**WHAT TO PRODUCE:** Set down the lines from the one containing "Write the Blender" to the one containing "tied through it.", both lines included, exactly as they stand and with no other lines.

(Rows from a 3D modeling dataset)

-----

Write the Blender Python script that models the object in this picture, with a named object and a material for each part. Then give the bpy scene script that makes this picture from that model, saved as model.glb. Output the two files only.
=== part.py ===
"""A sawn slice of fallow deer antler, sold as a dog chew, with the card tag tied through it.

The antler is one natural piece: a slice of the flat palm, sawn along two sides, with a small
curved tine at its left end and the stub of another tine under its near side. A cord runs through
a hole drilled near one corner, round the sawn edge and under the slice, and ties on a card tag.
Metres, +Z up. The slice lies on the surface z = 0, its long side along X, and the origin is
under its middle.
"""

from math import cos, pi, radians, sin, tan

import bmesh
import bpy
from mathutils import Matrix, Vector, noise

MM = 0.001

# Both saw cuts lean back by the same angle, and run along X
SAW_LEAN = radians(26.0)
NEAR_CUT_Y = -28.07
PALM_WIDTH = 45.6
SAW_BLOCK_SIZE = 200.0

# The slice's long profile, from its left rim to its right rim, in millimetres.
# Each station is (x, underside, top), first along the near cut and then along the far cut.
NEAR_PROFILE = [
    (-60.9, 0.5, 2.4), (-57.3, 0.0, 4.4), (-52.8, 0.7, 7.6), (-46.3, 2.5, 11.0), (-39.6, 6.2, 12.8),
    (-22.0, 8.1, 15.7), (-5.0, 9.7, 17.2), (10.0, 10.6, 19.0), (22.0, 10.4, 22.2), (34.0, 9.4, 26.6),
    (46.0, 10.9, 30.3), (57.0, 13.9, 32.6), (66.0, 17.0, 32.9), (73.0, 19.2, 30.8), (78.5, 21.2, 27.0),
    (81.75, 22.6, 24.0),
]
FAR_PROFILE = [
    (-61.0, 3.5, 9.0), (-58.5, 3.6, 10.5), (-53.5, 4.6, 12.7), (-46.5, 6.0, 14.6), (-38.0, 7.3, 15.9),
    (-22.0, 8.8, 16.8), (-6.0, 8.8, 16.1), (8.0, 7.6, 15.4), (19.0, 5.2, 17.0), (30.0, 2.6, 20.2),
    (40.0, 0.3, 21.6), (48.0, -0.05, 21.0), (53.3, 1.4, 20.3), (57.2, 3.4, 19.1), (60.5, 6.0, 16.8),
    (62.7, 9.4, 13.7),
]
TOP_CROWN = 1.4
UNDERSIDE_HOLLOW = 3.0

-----

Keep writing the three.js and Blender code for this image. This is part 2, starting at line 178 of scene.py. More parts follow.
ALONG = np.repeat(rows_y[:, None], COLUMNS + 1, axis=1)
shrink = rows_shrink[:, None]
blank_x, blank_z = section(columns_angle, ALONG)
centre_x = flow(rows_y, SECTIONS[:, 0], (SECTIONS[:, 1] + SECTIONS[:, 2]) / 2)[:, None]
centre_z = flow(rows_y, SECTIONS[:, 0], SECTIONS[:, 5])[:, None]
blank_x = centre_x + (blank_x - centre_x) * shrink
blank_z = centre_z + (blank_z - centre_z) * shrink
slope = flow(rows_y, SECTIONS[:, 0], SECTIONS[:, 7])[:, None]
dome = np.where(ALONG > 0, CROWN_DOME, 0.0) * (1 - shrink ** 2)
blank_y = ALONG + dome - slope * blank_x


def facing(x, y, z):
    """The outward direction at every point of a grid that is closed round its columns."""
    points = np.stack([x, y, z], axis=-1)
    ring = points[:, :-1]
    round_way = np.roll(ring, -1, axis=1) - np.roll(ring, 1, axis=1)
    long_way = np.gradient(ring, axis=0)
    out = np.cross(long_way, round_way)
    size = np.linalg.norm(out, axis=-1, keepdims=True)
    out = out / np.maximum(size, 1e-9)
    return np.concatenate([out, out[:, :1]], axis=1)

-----

**EXERCISE OUTPUT:**
Write the Blender Python script that models the object in this picture, with a named object and a material for each part. Then give the bpy scene script that makes this picture from that model, saved as model.glb. Output the two files only.
=== part.py ===
"""A sawn slice of fallow deer antler, sold as a dog chew, with the card tag tied through it.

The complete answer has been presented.